The family wait in a private airfield for the arrival of Big Daddy’s private plane. Ida ‘Big Mama’ Pollitt (Judith Anderson) and their doctor, Dr. Baugh (Larry Bates) emerge first before finally, Big Daddy descends the stairs, visibly irritated with the cacophony of the children’s ‘band’. He brightens when he sees Maggie, selecting to travel back with her. Big Daddy queries why Maggie and Brick have not yet had a child.

A central premise of the film, explored through Daddy’s state of being, is his perceived omnipotence and core masculinity. When this component is threatened, Big Daddy becomes cornered and hostile. He starts to verbally lash out at those he deems weaker than himself – Mae Pollitt is repeatedly referred to as ‘Sister Woman’, a marginally insulting nickname that seems to indicate Big Daddy simply cannot be bothered to recall his daughter in law’s name. He sees Brick, ahead of Gooper, as his natural successor. In later interactions with her husband, Maggie tries to talk to Brick about the exceptionally close bond he shared with a high school friend called Skipper. Convinced that Skipper was not a true ally, Maggie decides to seduce him in the hopes that Brick will recognise this. However her plans don’t go smoothly, and come at a great cost. Meanwhile, when the household learns of Big Daddy’s grim prognosis, and the internal structure of the family starts to disintegrate, dividing into two factions. 

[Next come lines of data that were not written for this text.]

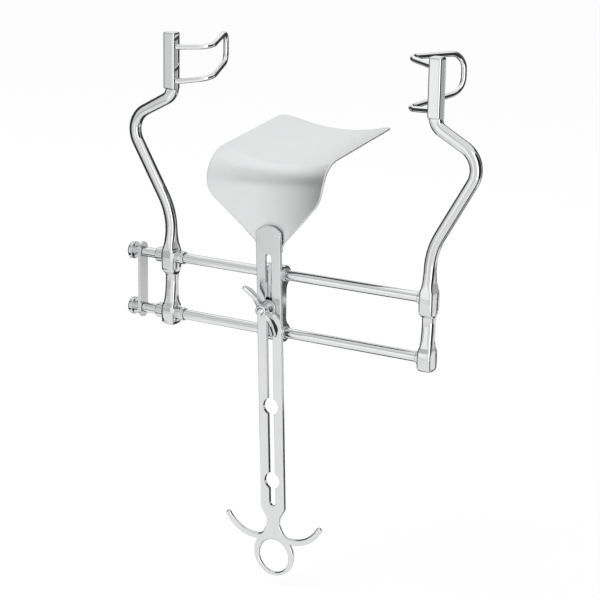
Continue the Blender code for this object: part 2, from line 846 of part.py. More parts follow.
def build_shank(pivot):
    outlines = [mirrored(shank_outline()), mirrored(slot_outline())]
    ring_hole = ring_outer_radius - ring_bar
    outlines.append(circle(flat(0, -ring_hole_drop), ring_hole, 2 * round_steps))
    middle = (shank_front + shank_back) / 2
    shank = plate_from_outlines("blade_shank", outlines, shank_thickness, Matrix.Identity(4), parts)
    shank.parent = pivot
    shank.location = (0, middle, 0)
    shank.rotation_euler = (math.pi / 2, 0, 0)
    finish(shank, "blade_shank_steel", roughness=0.16)


def blade_half_widths():
    """Half width against length along the sheet: flare, parallel sides, rounded far corners."""
    bend_length = blade_bend_radius * (math.pi / 2 - blade_rise)
    total = blade_bend_height - blade_bend_radius + bend_length + blade_depth
    foot_half = shank_width / 2 - 0.2 * mm
    rise = blade_half_width - foot_half
    corners = [
        flat(foot_half, blade_foot),
        flat(foot_half, blade_flare_start),
        flat(blade_half_width, blade_flare_start + rise),
        flat(blade_half_width, total),
        flat(0, total),
    ]
    path = filleted(corners, [0, blade_flare_root_radius, blade_flare_tip_radius, blade_corner, 0])[:-1]
    lengths = {round(p.y, 7): p.x for p in path}
    # The long plain stretch between the flare and the far corners gets rows of its own.
    plain_start = blade_flare_start + rise + blade_flare_tip_radius * math.tan(math.pi / 8)
    plain_end = total - blade_corner
    rows = 18
    for index in range(1, rows):
        lengths[round(plain_start + (plain_end - plain_start) * index / rows, 7)] = blade_half_width
    return sorted(lengths.items())


def crown(x):
    """How far the sheet rises at x; its lowest line lies a little right of the shank."""
    beside = x - blade_crown_shift
    return blade_crown_radius - math.sqrt(blade_crown_radius ** 2 - beside ** 2)


def blade_centre_line(length):
    """Point and upper-side normal of the sheet's middle at a length along it from the stud."""
    bend_start = blade_bend_height - blade_bend_radius
    sheet_y = shank_back + fit + crown(-shank_width / 2 - 1 * mm) + blade_thickness / 2
    turn = math.pi / 2 - blade_rise
    if length <= bend_start:
        return Vector((0, sheet_y, length)), Vector((0, -1, 0))
    angle = min((length - bend_start) / blade_bend_radius, turn)
    centre = Vector((0, sheet_y + blade_bend_radius, bend_start))
    normal = Vector((0, -math.cos(angle), math.sin(angle)))
    point = centre + normal * blade_bend_radius
    beyond = max(0, length - bend_start - blade_bend_radius * turn)
    return point + Vector((0, math.sin(angle), math.cos(angle))) * beyond, normal


def build_centre_blade(pivot):
    """Saddle-shaped sheet, brazed behind the shank's round top."""
    columns = 12
    bm = bmesh.new()
    rows = []
    for length, half in blade_half_widths():
        point, normal = blade_centre_line(length)
        row = []
        for index in range(columns + 1):
            x = half * (2 * index / columns - 1) + blade_shift
            row.append(bm.verts.new(point + normal * crown(x) + Vector((x, 0, 0))))
        rows.append(row)
    for lower, upper in zip(rows, rows[1:]):
        for index in range(columns):
            bm.faces.new((lower[index], lower[index + 1], upper[index + 1], upper[index]))
    bmesh.ops.recalc_face_normals(bm, faces=bm.faces)
    blade = mesh_object("centre_blade", bm, parts)
    shell = blade.modifiers.new("sheet", "SOLIDIFY")
    shell.thickness = blade_thickness
    shell.offset = 0
    blade.parent = pivot
    finish(blade, "centre_blade_steel", (0.7, 0.7, 0.71), 0.35)


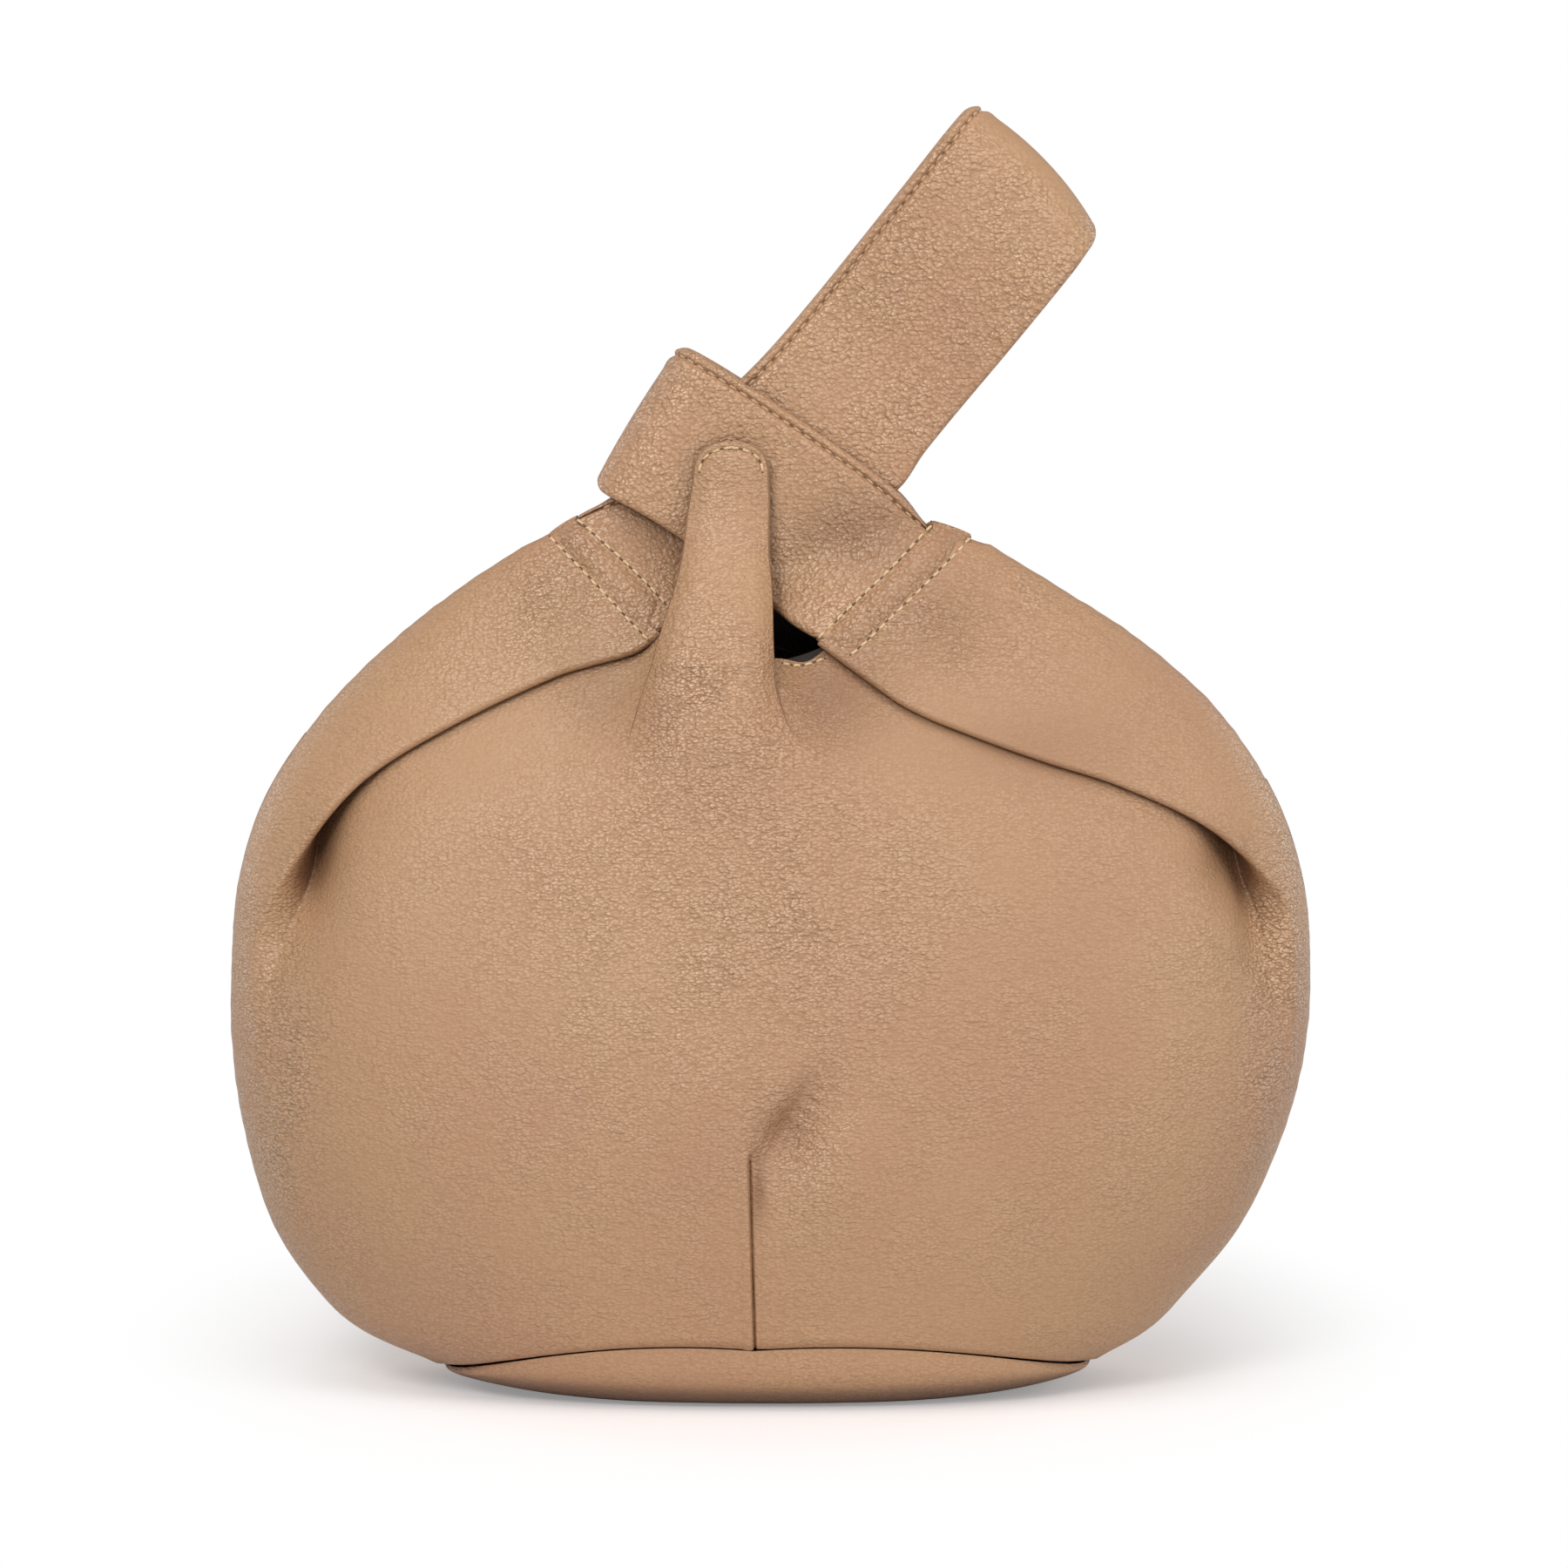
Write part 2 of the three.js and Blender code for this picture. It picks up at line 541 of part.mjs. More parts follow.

Cat on a Hot Tin Roof is manifestly first and foremost a play – Burl Ives and Madeleine Sherwood transferred from the theatre and continued their roles on screen. There are key differences, however, with the core narrative in the play focussing on Brick and Skipper’s relationship. Plainly, Brick was in a romantic relationship with Skipper. In the movie version, this aspect is nullified as Maggie bewails Brick’s handsome good looks and wishes drink would lessen his male beauty. Brick is essentially being fetishised for his perfection – a masculine ideal to be admired only by other men – a realm of faultlessness where female loveliness holds no sway. By contrast, the play however, mirrors Williams’ own early life where his clumsy relationships with women were fraught and unsuccessful. America between the late 1940s through the 1960s, was hugely conflicted by its conservative views on homosexuality. On one side, there was the Homophile Movement – a group that started to raise ever more strident voices in support of gay men and women. On the other, outrageously so, the Lavender Scare saw thousands of men (and women) fired from government service primarily because of their homosexuality. There existed a moral panic about gay men and lesbians during the McCarthy era of ‘Reds under the bed’ which amounted to a witch hunt. No surprises therefore when the homosexual theme in Cat on a Hot Tin Roof was tamped down by director Richard Brooks. 

It is also interesting to note in 1955, the same year as Tennessee Williams’ play was first run, Patricia Highsmith wrote The Talented Mr. Ripley about a love triangle between two men and a woman – much like Brick, Skipper, and Maggie. In Highsmith’s book, the anti-hero, Tom Ripley is accused of being ‘queer’, a charge he refutes with heated objections. Highsmith’s book reflects sexuality bound by death and mayhem – a trope that appears to be lessened and subdued in the film version of Cat on a Hot Tin Roof but is nonetheless there if you look hard enough. In Richard Brooks’ adaptation, Skipper exists solely to explain the tension between Maggie and Brick. Skipper’s role is therefore key, but only as a plot device to move the story along and for no other reason.

Cat on a Hot Tin Roof is one of those films where everyone recalls the first time they saw it. It is a testimony to the human spirit and the ability to overcome tragedy and heartbreak – from a moral void and near self-destruction, comes hope, promise, and rebirth.